Copy verbatim the block of lines in the entries below whose first line contains "join(helper, extruded(rectangle(1.5 *" and whose last line contains "obj.matrix_world = world". Leave out all other lines.
• • •
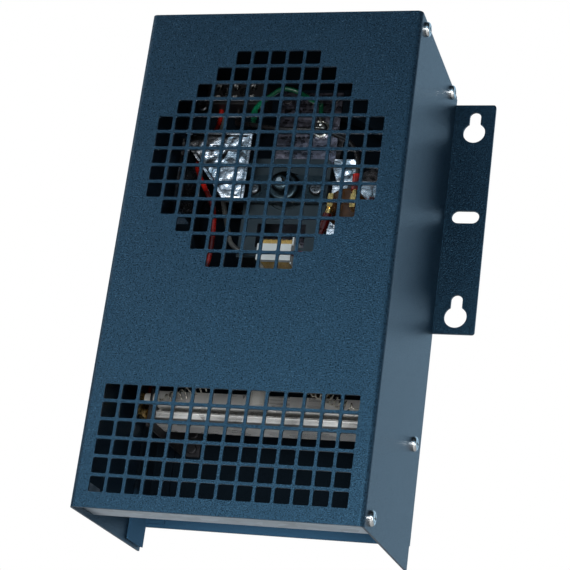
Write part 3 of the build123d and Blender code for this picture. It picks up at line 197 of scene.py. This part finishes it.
# a wide floor well below the heater, out of sight from the photo's camera
floorPlan = {
    "level": -0.46,
    "size": 14.0,
    "colour": (0.80, 0.80, 0.80, 1),
    "roughness": 0.9,
}


def makeFloor(setup):
    half = setup["size"] / 2
    level = setup["level"]
    mesh = bpy.data.meshes.new("paleFloor")
    corners = [(-half, -half, level), (half, -half, level), (half, half, level), (-half, half, level)]
    mesh.from_pydata(corners, [], [(0, 1, 2, 3)])
    floor = bpy.data.objects.new("paleFloor", mesh)
    bpy.context.scene.collection.objects.link(floor)
    paint, _, shader = startMaterial("paleFloor")
    shader.inputs["Base Color"].default_value = setup["colour"]
    shader.inputs["Roughness"].default_value = setup["roughness"]
    mesh.materials.append(paint)


def startMaterial(name):
    material = bpy.data.materials.new(name)
    material.use_nodes = True
    tree = material.node_tree
    return material, tree, tree.nodes["Principled BSDF"]


# every noise keeps this much of its finer detail, and most of its values lie in this range
noiseRoughness = 0.55
noiseRange = (0.3, 0.7)


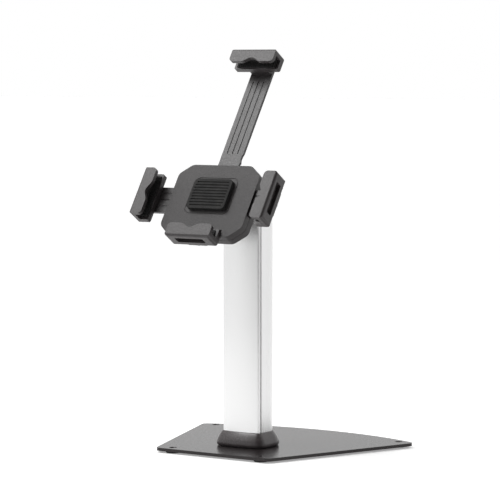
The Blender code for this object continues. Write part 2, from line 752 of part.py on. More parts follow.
def rest_pad():
    """The rubber pad that the tablet's back lies on."""
    low = -SHELL_FRONT + GAP
    outline = rectangle(27.0 * MM, 20.0 * MM, 5.0 * MM, (0.0, 6.0 * MM), 4)
    pad = mesh_object("rest_pad", extruded(outline, low, -PAD_FRONT), "rubber", turn_axis)
    add_bevel(pad, 0.8 * MM)


# Jaws, built once with X along the jaw, Y outward from the tablet's edge and Z to the front


def lip_edge(x):
    """How far inward the lip reaches at x: two lobes with a hollow between them, and rounded ends."""
    reach = JAW_OVERLAP
    if abs(x) < NOTCH_HALF_WIDTH:
        reach -= NOTCH_DEPTH * (0.5 + 0.5 * cos(pi * x / NOTCH_HALF_WIDTH))
    corner = 5.0 * MM
    inset = JAW_LENGTH / 2 - abs(x)
    if inset < corner:
        reach -= corner - sqrt(max(0.0, corner * corner - (corner - inset) ** 2))
    return -reach


def jaw_mesh():
    """The jaw's C-shaped section, drawn out and trimmed to its plan."""
    section = [
        (-JAW_OVERLAP - MM, JAW_FRONT, 0.0),
        (-JAW_OVERLAP - MM, LIP_BACK, 0.0),
        (JAW_WALL, LIP_BACK, 0.0),
        (JAW_WALL, -JAW_FLOOR, 0.0),
        (-JAW_FLOOR_REACH - MM, -JAW_FLOOR, 0.0),
        (-JAW_FLOOR_REACH - MM, -JAW_BACK, 0.0),
        (JAW_OUTSIDE, -JAW_BACK, 2.0 * MM),
        (JAW_OUTSIDE, JAW_FRONT, 3.2 * MM),
    ]
    half = JAW_LENGTH / 2
    jaw = mesh_object("jaw", extruded(rounded(section, 4), -half - MM, half + MM, axis="X"), None)
    plan = rounded(
        [
            (-half, -JAW_FLOOR_REACH, 2.0 * MM),
            (half, -JAW_FLOOR_REACH, 2.0 * MM),
            (half, JAW_OUTSIDE, 3.5 * MM),
            (-half, JAW_OUTSIDE, 3.5 * MM),
        ],
        4,
    )
    boolean(jaw, extruded(plan, -JAW_BACK - MM, JAW_FRONT + MM), "INTERSECT")
    steps = 40
    xs = [half * sin(pi / 2 * (2 * i / steps - 1)) for i in range(steps + 1)]
    edge = [(x, lip_edge(x)) for x in xs]
    start = (-half - 3.0 * MM, edge[0][1])
    end = (half + 3.0 * MM, edge[-1][1])
    below = -JAW_OVERLAP - 4.0 * MM
    trim = [(start[0], below), (end[0], below), end] + edge[::-1] + [start]
    cut(jaw, extruded(trim, LIP_BACK - 4.0 * MM, JAW_FRONT + MM))
    recess = rectangle(20.0 * MM, 4.6 * MM, 1.5 * MM, (0.0, -4.6 * MM), 3)
    hollow = extruded(recess, JAW_OUTSIDE - 4.5 * MM, JAW_OUTSIDE + 2.0 * MM)
    hollow.transform(Matrix(((1, 0, 0, 0), (0, 0, 1, 0), (0, 1, 0, 0), (0, 0, 0, 1))))
    hollow.flip_normals()
    cut(jaw, hollow)
    cut(jaw, extruded(circle(1.5 * MM, (0.0, JAW_SCREW), 12), -JAW_BACK - MM, -10.8 * MM))
    mesh = baked(jaw, Matrix.Identity(4))
    mesh.name = "jaw"
    return mesh


def liner_mesh():
    """The rubber liner that grips the tablet's edge and back."""
    section = [
        (TABLET_CLEARANCE, -LIP_BACK + 1.5 * MM),
        (TABLET_CLEARANCE, -PAD_FRONT),
        (-8.0 * MM, -PAD_FRONT),
        (-8.0 * MM, -JAW_FLOOR + GAP),
        (JAW_WALL - GAP, -JAW_FLOOR + GAP),
        (JAW_WALL - GAP, -LIP_BACK + 1.5 * MM),
    ]
    half = JAW_LENGTH / 2 - 4.0 * MM
    return extruded(section, -half, half, axis="X")


def jaw_screw_mesh(arm_back):
    screw = pan_screw(arm_back - 11.5 * MM, 1.3 * MM, 2.6 * MM, 1.5 * MM)
    screw.transform(Matrix.Rotation(pi, 4, "X"))
    return screw


SIDES = {
    "right": (-pi / 2, (TABLET_HALF_WIDTH + TABLET_CLEARANCE, 0.0), SIDE_ARM[1]),
    "top": (0.0, (0.0, TABLET_TOP + TABLET_CLEARANCE), TOP_ARM[1]),
    "left": (pi / 2, (-TABLET_HALF_WIDTH - TABLET_CLEARANCE, 0.0), SIDE_ARM[1]),
    "bottom": (pi, (0.0, TABLET_BOTTOM - TABLET_CLEARANCE), BOTTOM_ARM[1]),
}


def jaws():
    jaw = jaw_mesh()
    liner = liner_mesh()
    for side, (turn, (x, y), arm_back) in SIDES.items():
        mesh_object(f"{side}_jaw", jaw, "black_plastic", turn_axis, (x, y, 0.0), turn)
        mesh_object(f"{side}_liner", liner, "rubber", turn_axis, (x, y, 0.0), turn)
        outward = Matrix.Rotation(turn, 2) @ Vector((0.0, JAW_SCREW))
        place = (x + outward.x, y + outward.y, -arm_back - GAP)
        mesh_object(f"{side}_jaw_screw", jaw_screw_mesh(arm_back), "zinc", turn_axis, place)


def rack_outline(first, last):
    """The teeth of a rack along +X whose pitch line is y = GEAR_RADIUS, seen as its lower edge."""
    pitch = pi * GEAR_MODULE
    half_thick = (pitch - BACKLASH) / 4 - BACKLASH / 4
    tip = GEAR_RADIUS - 0.9 * GEAR_MODULE
    root = GEAR_RADIUS + 1.25 * GEAR_MODULE
    lean_tip = 0.9 * GEAR_MODULE * tan(PRESSURE_ANGLE)
    lean_root = 1.25 * GEAR_MODULE * tan(PRESSURE_ANGLE)
    points = []
    for k in range(first, last):
        middle = (k + 0.5) * pitch
        points += [
            (middle - half_thick - lean_root, root),
            (middle - half_thick + lean_tip, tip),
            (middle + half_thick - lean_tip, tip),
            (middle + half_thick + lean_root, root),
        ]
    return points


def side_arm(name, turn):
    """A flat arm with a rack on its inner end. Built as the right arm; the left one is turned half round."""
    low, high = behind(SIDE_ARM)
    start = 40.0 * MM
    end = TABLET_HALF_WIDTH + TABLET_CLEARANCE + 6.0 * MM
    width = ARM_HALF_WIDTH
    corners = [
        (start, -width, 1.0 * MM),
        (end, -width, 3.0 * MM),
        (end, width, 3.0 * MM),
        (start, width, 1.0 * MM),
    ]
    screw_hole = circle(1.8 * MM, (TABLET_HALF_WIDTH + TABLET_CLEARANCE + JAW_SCREW, 0.0), 12)
    plate = extruded(rounded(corners, 3), low, high, [screw_hole])
    arm = mesh_object(name, plate, "black_plastic", turn_axis, turn=turn)
    teeth = rack_outline(-4, 7)
    inner = -14.0 * MM
    outer = 54.0 * MM
    top = GEAR_RADIUS + 8.0 * MM
    root = GEAR_RADIUS + 1.25 * GEAR_MODULE
    outline = [(inner, top), (inner, root)] + teeth + [(outer, root), (outer, top)]
    join(arm, extruded([(x, -y) for x, y in outline][::-1], -RACK[1], low - GAP))
    join(arm, box((start + MM, -top + 0.5 * MM, -RACK[1] + MM), (outer - MM, -root - 0.5 * MM, high - MM)))
    groove = (start + 19.0 * MM, end - 19.0 * MM)
    for y in (-9.0 * MM, 0.0, 9.0 * MM):
        cut(arm, box((groove[0], y - 1.2 * MM, high - 0.7 * MM), (groove[1], y + 1.2 * MM, high + MM)))


def gear_outline():
    base = GEAR_RADIUS * cos(PRESSURE_ANGLE)
    root = GEAR_RADIUS - 1.25 * GEAR_MODULE
    tip = GEAR_RADIUS + 0.9 * GEAR_MODULE
    half = (pi * GEAR_MODULE / 2 - BACKLASH / 2) / (2 * GEAR_RADIUS)
    flank = []
    for radius in (base, (base + tip) / 2, tip):
        spread = acos(base / radius)
        opening = half + (tan(PRESSURE_ANGLE) - PRESSURE_ANGLE) - (tan(spread) - spread)
        flank.append((radius, opening))
    outline = []
    for k in range(GEAR_TEETH):
        middle = 2 * pi * k / GEAR_TEETH
        for radius, opening in [(root, flank[0][1])] + flank:
            outline.append((radius * cos(middle - opening), radius * sin(middle - opening)))
        for radius, opening in flank[::-1] + [(root, flank[0][1])]:
            outline.append((radius * cos(middle + opening), radius * sin(middle + opening)))
    return outline


def pinion():
    low = -RACK[1] + 0.3 * MM
    high = -RACK[0] - GAP
    mesh = extruded(gear_outline(), low, high, [circle(AXLE_RADIUS + 0.08 * MM, steps=24)])
    mesh_object("pinion", mesh, "gear_plastic", turn_axis)


def top_arm():
    """The long sliding arm, scalloped along one edge for the lock's cam."""
    low, high = behind(TOP_ARM)
    width = TOP_ARM_HALF_WIDTH
    start = 4.0 * MM
    end = TABLET_TOP + TABLET_CLEARANCE + 6.0 * MM
    corners = [
        (-width, start, 1.0 * MM),
        (width, start, 1.0 * MM),
        (width, end, 3.0 * MM),
        (-width, end, 3.0 * MM),
    ]
    arm = mesh_object("top_arm", extruded(rounded(corners, 3), low, high), "black_plastic", turn_axis)
    block = rectangle(width, 7.5 * MM, 3.0 * MM, (0.0, end - 7.5 * MM), 3)
    join(arm, extruded(block, low + MM, -SIDE_ARM[0]))
    cut(arm, extruded(circle(1.8 * MM, (0.0, TABLET_TOP + TABLET_CLEARANCE + JAW_SCREW), 12), low - MM, 0.0))
    for stop in LOCK_STOPS:
        scallop = circle(LOCK_REACH + GAP, (LOCK_X, LOCK_Y + stop * LOCK_STEP), 48)
        cut(arm, extruded(scallop, low - MM, high + MM))
    for x in (-7.5 * MM, 0.0, 7.5 * MM):
        cut(arm, box((x - 1.2 * MM, 70.0 * MM, high - 0.7 * MM), (x + 1.2 * MM, 172.0 * MM, high + MM)))


def bottom_arm():
    """The short fixed arm under the bottom jaw, held between the shells."""
    low, high = behind(BOTTOM_ARM)
    width = TOP_ARM_HALF_WIDTH
    end = TABLET_BOTTOM - TABLET_CLEARANCE - 6.0 * MM
    inner = -19.0 * MM
    corners = [
        (-width, end, 3.0 * MM),
        (width, end, 3.0 * MM),
        (width, inner, 1.0 * MM),
        (-width, inner, 1.0 * MM),
    ]
    hole = circle(1.8 * MM, (0.0, TABLET_BOTTOM - TABLET_CLEARANCE - JAW_SCREW), 12)
    mesh_object("bottom_arm", extruded(rounded(corners, 3), low, high, [hole]), "black_plastic", turn_axis)


def lock():
    """A key lock through the rear shell: a fixed barrel, a turning core with a key slot, and a cam."""
    place = (LOCK_X, LOCK_Y, 0.0)
    outside = -SHELL_BACK - GAP
    bore = 3.6 * MM
    profile = [
        (bore, -TOP_ARM[1] - GAP),
        (5.8 * MM, -TOP_ARM[1] - GAP),
        (5.8 * MM, outside),
        (8.0 * MM, outside),
        (8.0 * MM, outside - 1.0 * MM),
        (7.4 * MM, outside - 1.6 * MM),
        (bore, outside - 1.6 * MM),
    ]
    mesh_object("lock_barrel", turned(profile, 24, closed=True), "nickel", turn_axis, place)
    core_mesh = lock_core_mesh(bore - 0.08 * MM, outside - 2.0 * MM)
    core = mesh_object("lock_core", core_mesh, "nickel", turn_axis, place)
    cut(core, box((-0.5 * MM, -2.6 * MM, outside - 4.0 * MM), (0.5 * MM, 2.6 * MM, outside + 2.0 * MM)))
    low, high = -TOP_ARM[1] + GAP, -TOP_ARM[0] - GAP
    hub = 4.2 * MM
    outline = arc((0.0, 0.0), LOCK_REACH, -pi / 2 - CAM_HALF_ANGLE, -pi / 2 + CAM_HALF_ANGLE, 6)
    outline += arc((0.0, 0.0), hub, -pi / 6, 7 * pi / 6, 14)
    mesh = extruded(outline, low, high, [rectangle(1.65 * MM, 1.65 * MM, 0.0)])
    mesh_object("lock_cam", mesh, "zinc", turn_axis, place)


def lock_core_mesh(radius, end):
    """A round core with a square tail that carries the cam."""
    shoulder = -TOP_ARM[1]
    helper = mesh_object("core", extruded(circle(radius, steps=24), end, shoulder), None)
    join(helper, extruded(rectangle(1.5 * MM, 1.5 * MM, 0.0), shoulder - MM, -TOP_ARM[0] + 0.2 * MM))
    return baked(helper, Matrix.Identity(4))


build_order = (
    base_plate,
    feet,
    base_screws,
    column_profile,
    column_front_cover,
    collar,
    column_cap,
    head_bracket,
    head_screws,
    tilt_pin,
    tilt_bracket,
    turn_bolt,
    front_shell,
    rear_shell,
    turn_disc,
    shell_screws,
    rest_pad,
    jaws,
    pinion,
    top_arm,
    bottom_arm,
    lock,
)
for build in build_order:
    build()
side_arm("right_arm", 0.0)
side_arm("left_arm", pi)
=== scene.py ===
"""The looks of a lockable desk stand for a tablet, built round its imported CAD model.

Metres, +Z up, the front faces -Y. Holder coordinates are (x, y, z) with x to the right, y up along the tablet
and z towards the reader, from the point where the holder's four arms cross.
"""

from math import acos, asin, atan2, cos, pi, radians, sin, sqrt, tan

import bmesh
import bpy
from mathutils import Matrix, Vector


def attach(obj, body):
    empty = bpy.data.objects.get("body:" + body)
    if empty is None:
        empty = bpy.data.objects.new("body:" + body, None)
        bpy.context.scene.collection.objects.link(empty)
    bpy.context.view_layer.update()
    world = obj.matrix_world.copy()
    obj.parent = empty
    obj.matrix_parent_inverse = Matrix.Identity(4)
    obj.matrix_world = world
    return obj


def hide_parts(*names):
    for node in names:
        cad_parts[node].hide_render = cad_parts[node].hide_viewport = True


MM = 0.001
GAP = 0.3 * MM

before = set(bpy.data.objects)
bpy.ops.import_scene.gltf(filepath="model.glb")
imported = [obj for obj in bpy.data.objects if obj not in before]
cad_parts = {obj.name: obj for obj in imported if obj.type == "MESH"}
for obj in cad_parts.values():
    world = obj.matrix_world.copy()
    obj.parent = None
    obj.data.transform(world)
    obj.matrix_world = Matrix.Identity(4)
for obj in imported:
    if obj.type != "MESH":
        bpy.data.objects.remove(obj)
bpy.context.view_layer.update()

# The CAD model's sizes that the finer pieces repeat

FOOT_HEIGHT = 2.0 * MM
FOOT_RADIUS = 8.5 * MM
PLATE_BOTTOM = FOOT_HEIGHT + GAP
PLATE_TOP = PLATE_BOTTOM + 3.8 * MM
PLATE_FRONT = -76.2 * MM
PLATE_BACK = 163.5 * MM
PLATE_BACK_CORNER = 130.2 * MM
PLATE_FRONT_HALF_WIDTH = 80.6 * MM
PLATE_BACK_HALF_WIDTH = 156.1 * MM
PLATE_CORNER_RADIUS = 8.0 * MM
HOLE_RADIUS = 2.75 * MM
FRONT_HOLE = (63.3 * MM, -65.0 * MM)
BACK_HOLE = (135.2 * MM, 127.9 * MM)

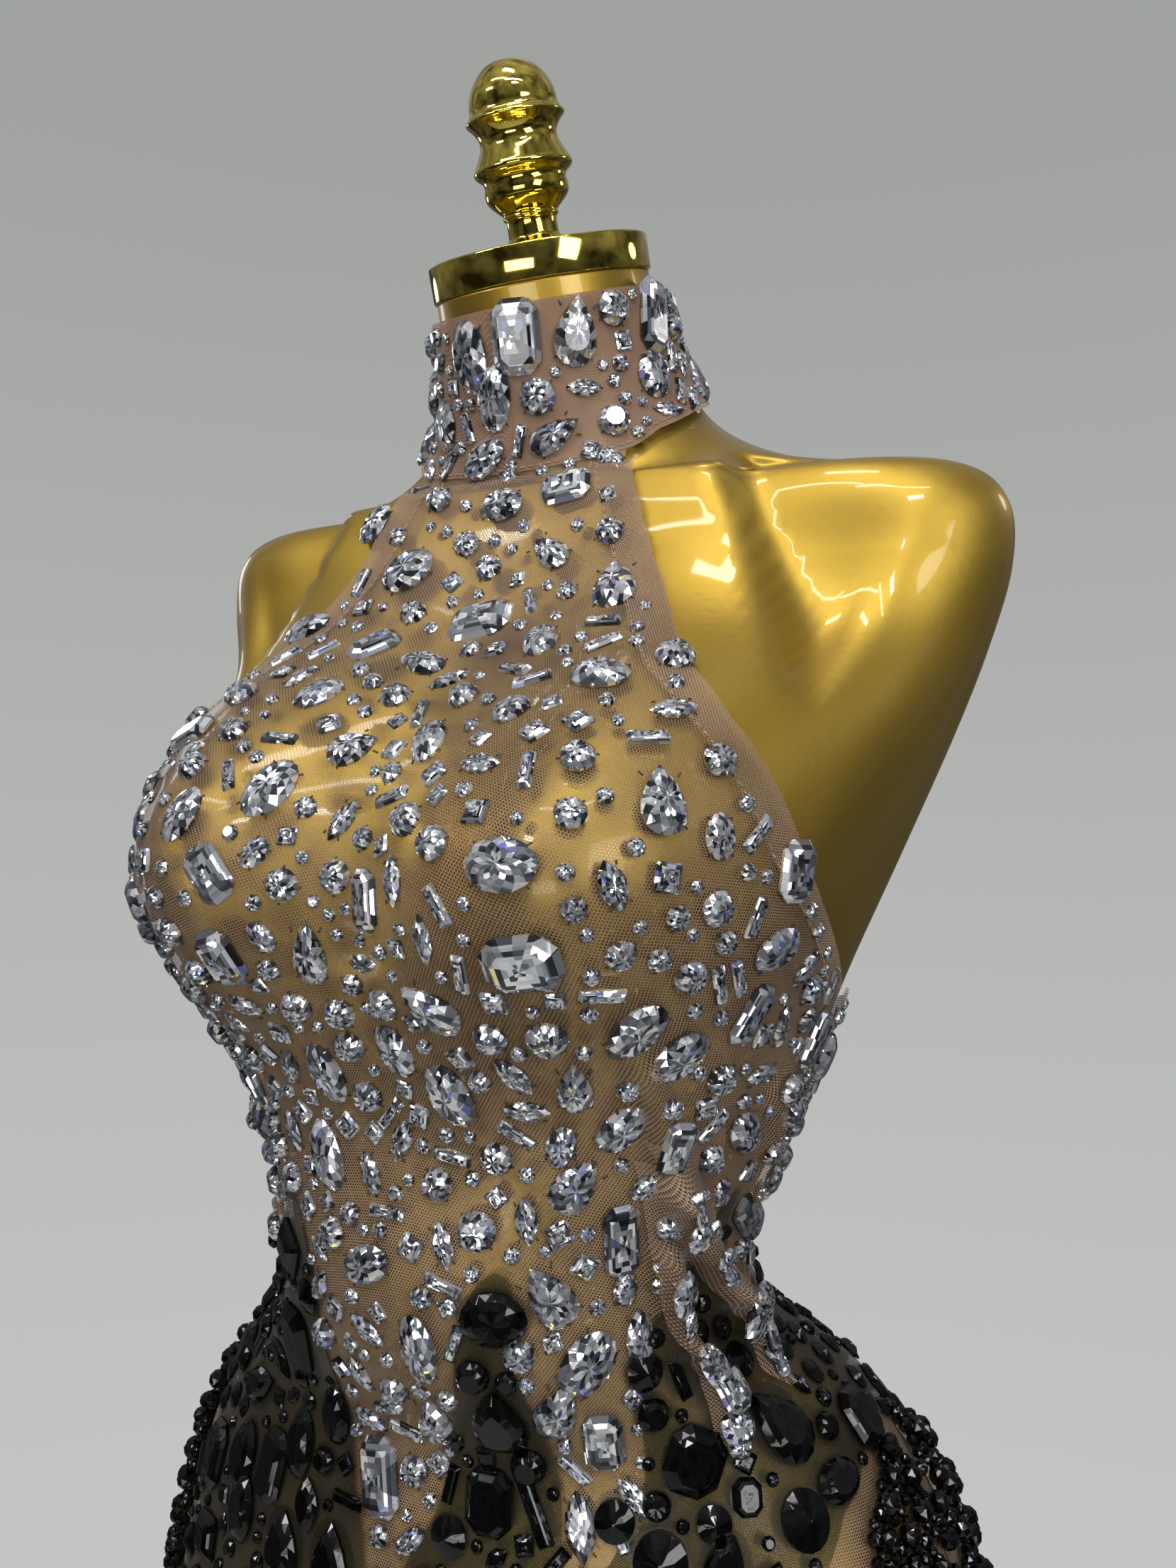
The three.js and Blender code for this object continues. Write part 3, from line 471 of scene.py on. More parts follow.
• • •
[Full output]:
    join(helper, extruded(rectangle(1.5 * MM, 1.5 * MM, 0.0), shoulder - MM, -TOP_ARM[0] + 0.2 * MM))
    return baked(helper, Matrix.Identity(4))


build_order = (
    base_plate,
    feet,
    base_screws,
    column_profile,
    column_front_cover,
    collar,
    column_cap,
    head_bracket,
    head_screws,
    tilt_pin,
    tilt_bracket,
    turn_bolt,
    front_shell,
    rear_shell,
    turn_disc,
    shell_screws,
    rest_pad,
    jaws,
    pinion,
    top_arm,
    bottom_arm,
    lock,
)
for build in build_order:
    build()
side_arm("right_arm", 0.0)
side_arm("left_arm", pi)
=== scene.py ===
"""The looks of a lockable desk stand for a tablet, built round its imported CAD model.

Metres, +Z up, the front faces -Y. Holder coordinates are (x, y, z) with x to the right, y up along the tablet
and z towards the reader, from the point where the holder's four arms cross.
"""

from math import acos, asin, atan2, cos, pi, radians, sin, sqrt, tan

import bmesh
import bpy
from mathutils import Matrix, Vector


def attach(obj, body):
    empty = bpy.data.objects.get("body:" + body)
    if empty is None:
        empty = bpy.data.objects.new("body:" + body, None)
        bpy.context.scene.collection.objects.link(empty)
    bpy.context.view_layer.update()
    world = obj.matrix_world.copy()
    obj.parent = empty
    obj.matrix_parent_inverse = Matrix.Identity(4)
    obj.matrix_world = world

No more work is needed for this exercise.